On a completely different note, I recently made some homemade laundry soap.  I LOVE it!  I'll be posting the recipe to it & few other of my homemade cleaners on Mom's Kitchen later on.  I know it's not food, but it's definitely something that I think Miss Liv will use later on so I'm going to blog it for her & maybe you will find them useful too :) 



I just realized how random this post has been...oh well, that's how my thought process is going right now.  It's like a million & one things bouncing around in my skull. Some days (or weeks or months) are like that :) 















Thursday, July 1, 2010

Thursday Thoughts

I realized today that we have just over 5 weeks until Liv heads back to school as a big 6th grader...gee whiz, where has the summer went?  For starters, it's absolutely ridiculous that the kids are heading back to school on Aug. 10th after having had to go clear past Memorial Day this past spring. BUT aside from all of that, the summer just seems to be flying by.  Here we are already upon the 4th of July weekend.  




4th of July is one of my favorite holidays.  I love the BBQs, the fresh veggies coming on in the gardens, but most of all I LOVE the fireworks.  Every year we head north to a nearby town to listen to music & watch the fireworks display.  It's something we started doing with Liv when she was just a toddler & it's still one of my favorite family things we do together.
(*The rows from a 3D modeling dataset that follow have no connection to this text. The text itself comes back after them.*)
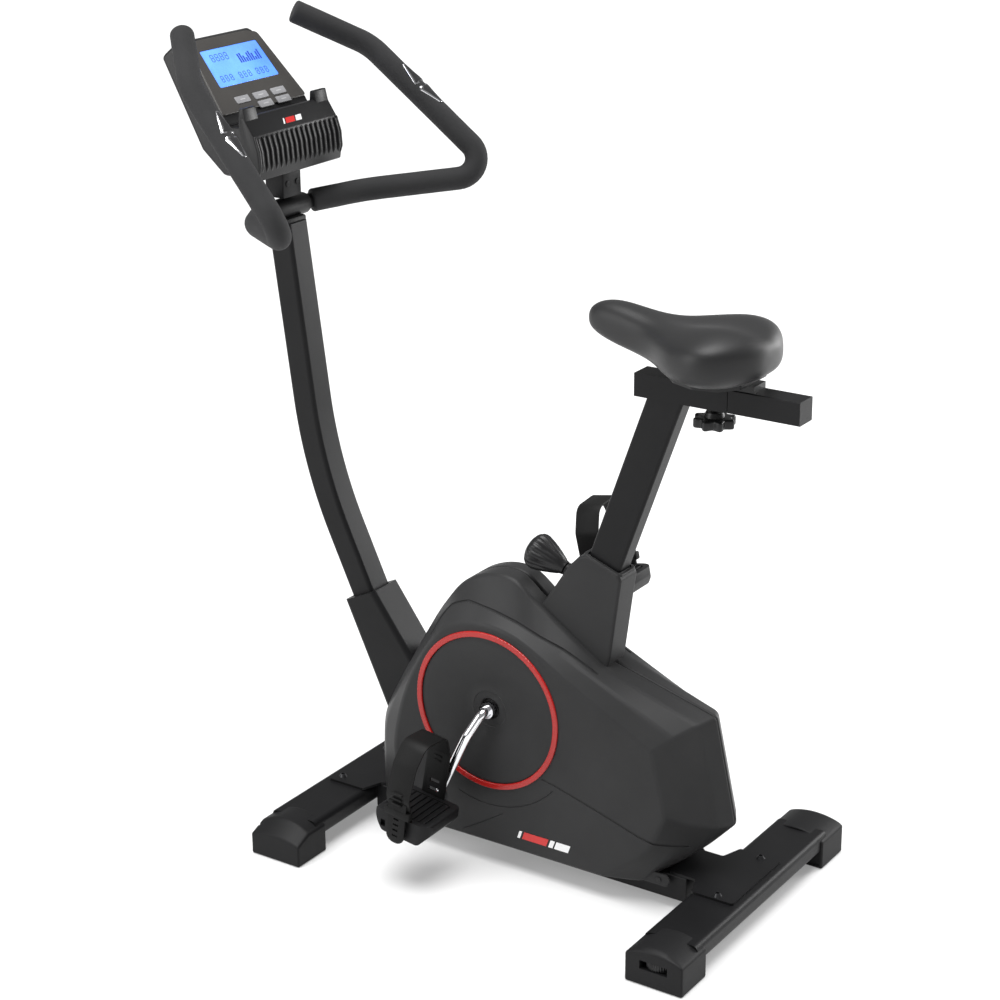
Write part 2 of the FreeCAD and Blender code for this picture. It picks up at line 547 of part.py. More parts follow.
def make_crank():
    bearing_outer = dim["bearing_radius"]
    bore = dim["axle_radius"] + dim["running_gap"]
    half = dim["housing_half"]
    shell = rod(dim["housing_radius"], crank.x, crank.z, -half, half)
    web = Part.makeBox(60, 40, 34, Vector(-60, -20, -17))
    web.Placement = Placement(crank, Rotation(Vector(0, 1, 0), -dim["seat_lean"]))
    seat_solid = seat_prism(tube_outer[0], tube_outer[1], rail_top, dim["tube_top_z"], 8)
    shell = shell.fuse(web).cut(seat_solid).cut(rod(bearing_outer, crank.x, crank.z, -half - 1, half + 1))
    shell = max(shell.Solids, key=lambda solid: solid.Volume)
    shape_part("crank_housing", shell)
    width = dim["bearing_width"]
    bearings = [ring_at_crank(bearing_outer, bore, half - 2 - width, half - 2),
                ring_at_crank(bearing_outer, bore, 2 - half, 2 - half + width)]
    shape_part("crank_bearings", Part.makeCompound(bearings))
    axle = doc.addObject("Part::Cylinder", "crank_axle")
    axle.setExpression("Radius", sheet_size("axle_radius"))
    axle.setExpression("Height", "2 * Sizes.axle_half")
    axle.Placement = Placement(crank - Vector(0, dim["axle_half"], 0), ALONG_Y)
    keep(axle, "crank_axle")

    arm_middle = ARM_FACE - dim["arm_radius"] - 4
    end = ARM_DOWN * dim["crank_length"]
    route = [Vector(0, ARM_START, 0), Vector(0, 94, 0), ARM_DOWN * 42 + Vector(0, 114, 0),
             end + Vector(0, arm_middle, 0)]
    tube = tube_along(path_wire(route, [0, 14, 40, 0]), dim["arm_radius"])
    hub = rod(13, 0, 0, ARM_START, 84)
    eye = rod(14, end.x, end.z, ARM_FACE - 20, ARM_FACE)
    arm = tube.fuse(hub).fuse(eye).removeSplitter()
    shape_part("crank_arm_left", arm, Placement(crank, Rotation()))
    other_side = mirrored_y(arm.copy())
    other_side.rotate(Vector(0, 0, 0), Vector(0, 1, 0), 180)
    shape_part("crank_arm_right", other_side, Placement(crank, Rotation()))
    spindle_end = dim["pedal_middle_y"] + dim["pedal_width"] / 2 - 3
    spindles = []
    for side in (1, -1):
        middle = crank + end * side
        low, high = sorted((side * ARM_FACE, side * spindle_end))
        spindles.append(rod(dim["spindle_radius"], middle.x, middle.z, low, high))
    shape_part("pedal_spindles", Part.makeCompound(spindles))
    return end


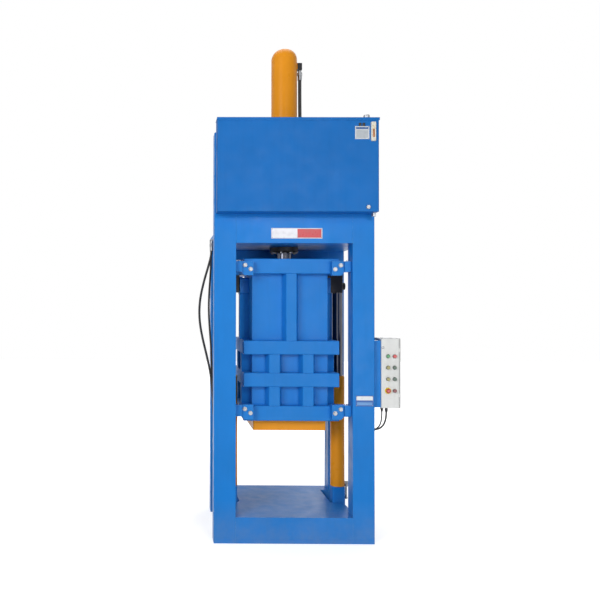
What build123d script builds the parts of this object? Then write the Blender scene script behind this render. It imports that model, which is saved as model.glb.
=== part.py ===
from build123d import *
import math
import os

# Vertical baler with a lifting chamber. Millimetres, +Z up, X to the right seen from the front, Y to the back.
# The origin is on the floor, midway between the four columns.

# Frame
HALF_WINDOW = 400
HALF_DEPTH = 400
COLUMN_DEPTH = 120
FRONT_COLUMN_WIDTH = 150
REAR_COLUMN_WIDTH = 125
FRONT_COLUMN_TOP = 2817
REAR_TOP = 2160
COLUMN_WALL = 8
COLUMN_EDGE = 7
SILL_TOP = 178
HEAD_BEAM_BOTTOM = 2056
HEAD_BEAM_TOP = 2256
REAR_BEAM_BOTTOM = 1985
PORTAL_INNER = HALF_DEPTH - COLUMN_DEPTH

# Base and head box
BASE_HALF_WIDTH = 320
BED_THICK = 30
BED_FRONT_HALF = 430
BED_BACK_HALF = 335
BED_STEP_Y = -60
BED_NOTCH_RADIUS = 40
TIE_INNER = 350
TIE_OUTER = 450
TIE_TOP = 60
HEAD_BOX_HALF = 525
HEAD_BOX_BOTTOM = 2056
PLATE = 12
WEB_X = 140

# Oil tank and what is fixed to it
TANK_HALF_WIDTH = 540
TANK_DEPTH = 130
TANK_TOP = 2883
TANK_WALL = 5
TANK_EDGE = 10
TANK_FRONT = -HALF_DEPTH - TANK_DEPTH
FILLER_X, FILLER_Y, FILLER_NECK = 476, -462, 15.5
DRAIN_X, DRAIN_Y, DRAIN_STEM = 520, -472, 9.5
SIDE_PLUG_X, SIDE_PLUG_Z = 465, 2285
HOLE_PLAY = 0.5
PLATE_THICK = 2
TANK_PLATE = (378, 473), (2740, 2826)
NAME_PLATE = (-159, 191), (2087, 2158.5)
COLUMN_PLATE = (420, 540), (939, 1012)

# Press cylinder and platen
BREAK = 3
BARREL_RADIUS = 95
BORE_RADIUS = 80
BARREL_TOP = 3543
BARREL_DOME = 80
BORE_TOP = 3440
FLANGE_RADIUS, FLANGE_THICK = 150, 40
FLANGE_BOLTS, FLANGE_BOLT_CIRCLE, FLANGE_BOLT = 8, 122, 10
GLAND_BOTTOM, GLAND_RADIUS, GLAND_SPIGOT = 2020, 105, 40
ROD_RADIUS = 55
PISTON_BOTTOM, PISTON_TOP = 2255, 2345
PISTON_SPIGOT = 35
FIT = 0.05
PLATEN_BOTTOM, PLATEN_TOP = 740, 870
PLATEN_HALF_X, PLATEN_HALF_Y = 257, 223
ROD_FLANGE_RADIUS, ROD_FLANGE_THICK = 100, 28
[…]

Speaking of veggies, we had our first batch of homegrown corn on the cob this past week.  It was DELICIOUS!!!  Oh my, I had forgotten how much I truly LOVE corn-on-the cob. I had read somewhere that you could cook it in the husks in the microwave so I tried that & it is really good made that way.  No heating up the kitchen with a big boiling pot of water & the corn is done in minutes & shucks easily after cooking. I will definitely be cooking our fresh corn like this from now on.  I'll try & remember to put some how-to instructions over at Mom's Kitchen.  Trust me, you cook it one time like this & you'll never go back to the pot on the stove method :) 


July also marks the time when fresh tomatoes become available.  This has to be my all time FAVORITE veggie...er, fruit?...oh whatever, you know what I mean :)


For the past couple of years I haven't been able to get enough at once to can, but I'm hoping this year to get some canned.  There's nothing like canned tomatoes to make a winter chili or soup perfect. I'm also going to try making my salsa recipe with home-canned tomatoes this fall & see how it tastes. 


Are any of you canning mama's too?  I'd love to hear what you stick in a can & how your family uses it later on.  If the corn continues to be good this year, I think I'll freeze some of that too.  I like to get onions & green peppers & chop them up for the freezer when I can as well.